Editor’s note: A few days after the print edition of this story went to press, all claims were dismissed in the lawsuit regarding ownership of the bourbon removed from Cork ’N Bottle in 2013. According to Stuart Dornette, a lawyer at Taft Stettinius & Hollister who represented Gordon Hue in the case, the bourbon will be split 50/50 between 3G’s Corporation, which now owns Cork ’N Bottle, and the Hue siblings, with the exception of Tim Hue. Reached for comment, Gordon Hue said a decision had not been made on how distribution would be handled among himself and his five other siblings.

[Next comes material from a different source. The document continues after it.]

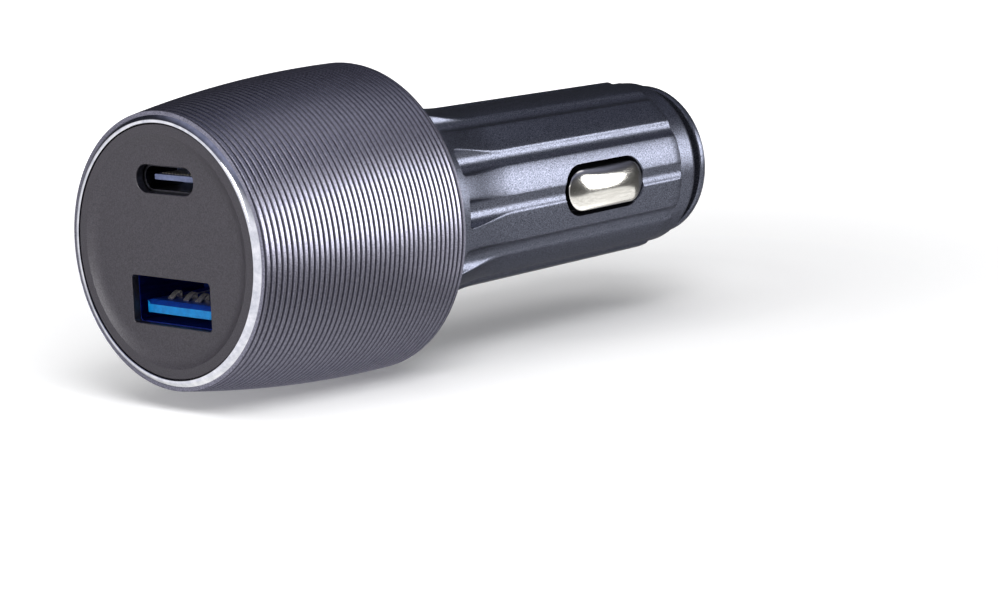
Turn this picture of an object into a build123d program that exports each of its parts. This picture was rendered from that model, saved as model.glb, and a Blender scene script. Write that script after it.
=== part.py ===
from build123d import *
from math import sqrt
import os

# Charger plug for a car's 12 V socket, with one USB-A and one USB-C port in its head.
# The plug's axis is Y: the ports face -Y, the sprung tip points to +Y, and +Z is up.
# The origin is on the axis, in the plane of the head's rear edge.  Sizes are in mm.

# Fits
push_gap = 0.05
running_gap = 0.06
slot_gap = 0.05

# Head sleeve, turned from aluminium
head_length = 29.4
head_front_r = 15.38
head_rear_r = 17.76
head_bulge = 0.71
head_rear_round = 0.35
rim_wall = 1.19
rim_lip = 0.36
rim_cut = 0.45
rim_shoulder = 0.62
groove_pitch = 0.70
groove_first = 0.70
groove_last = 0.70
groove_depth = 0.20
sleeve_step = 0.71
sleeve_step_depth = 4.0
recess_wall = 0.86
recess_depth = 1.55

# Face plate, a dished cap inside the rim
plate_gap = 0.12
plate_set_back = 0.15
plate_flat = 1.12
dish_slope = 1.75
dish_depth = 0.55
plate_floor = 1.0
plate_skirt = 1.2

# Barrel moulding: liner inside the sleeve, shoulder disc, flare and fluted barrel
liner_wall = 1.25
shoulder_set_in = 0.25
flare_flange = 1.1
collar_r = 11.9
collar_y = 7.0
taper_drop = 0.5
taper_length = 3.0
land_start = 16.0
land_start_r = 10.74
land_end = 46.35
land_end_r = 10.45
pilot_r = 10.0
pilot_length = 3.0
barrel_bore_r = 8.0
bore_mouth = 2.0
barrel_edge = 0.2

# Flutes, round grooves that keep one depth along the tapered lands
flute_count = 12
flute_start = 6.8
flute_r = 1.7
flute_depth = 0.32
flute_end_round = 0.6

# Nose cap
groove_width = 1.85
neck_r = 8.3
flange_r = 9.36
flange_t = 1.0
flange_edge = 0.25
boss_base_r = 7.4
boss_tip_r = 4.5
boss_height = 1.2
nose_wall = 2.0
spigot_length = 8.35
chamber_r = 4.4

# Tip contact, its spring and the terminal behind it
pin_r = 3.0
pin_reach = 5.6
pin_dome = 1.4
pin_shoulder_t = 1.4
pin_shoulder_gap = 0.15
pin_stub_r = 2.2
pin_stub = 1.4
spring_wire = 0.5
spring_mean_r = 2.9
spring_turns = 5
spring_sides = 8
terminal_t = 0.5
terminal_wall = 0.4
terminal_rim = 1.5
terminal_tab_w = 3.0
terminal_tab = 2.4
terminal_tab_t = 0.4

# Side contacts, which stand out of the car's socket wall by their travel
socket_r = 10.5
contact_travel = 1.5
contact_set_back = 14.39
window_length = 14.3
window_width = 6.0
contact_gap = 0.5
contact_wall = 0.5
contact_round = 1.5
foot_margin = 1.65
foot_side = 1.0
foot_t = 0.45
leaf_t = 0.25
leaf_width = 2.0
leaf_length = 13.0
leaf_clear = 0.04

# Earth strap
strap_t = 0.4
strap_half = 4.3
strap_length = 15.2
strap_top = 3.0
strap_bend = 0.8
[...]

To appreciate the galloping unicorn that is A.H. Hirsch Reserve Straight Bourbon Whiskey—or The Best Bourbon You’ll Never Taste, as the author Charles Cowdery titled his book on the subject—it may help to consider the nature of millennial bourbon and its lore, beginning with a tornado.

In 2006, a tornado came along and tore the roof off of Warehouse C at Buffalo Trace in Frankfort, Kentucky, exposing two floors of bourbon whiskey barrels (all bourbon is whiskey, but not all whiskey is bourbon) to the elements. Typically, the most promising barrels are left to age on lower floors, where temperatures are cooler in summer—no one ages whiskey in the sunshine, or at least no one did in 2006. But severe weather is the mother of invention. When the barrels’ contents were sampled about five years later, they turned out to be something special. Not least because, with a tornado now part of their history, they contained that transcendent ingredient that elevates a quality bourbon: Beyond a nose of chocolate or fruit, earthiness or spice, it is infused with a story.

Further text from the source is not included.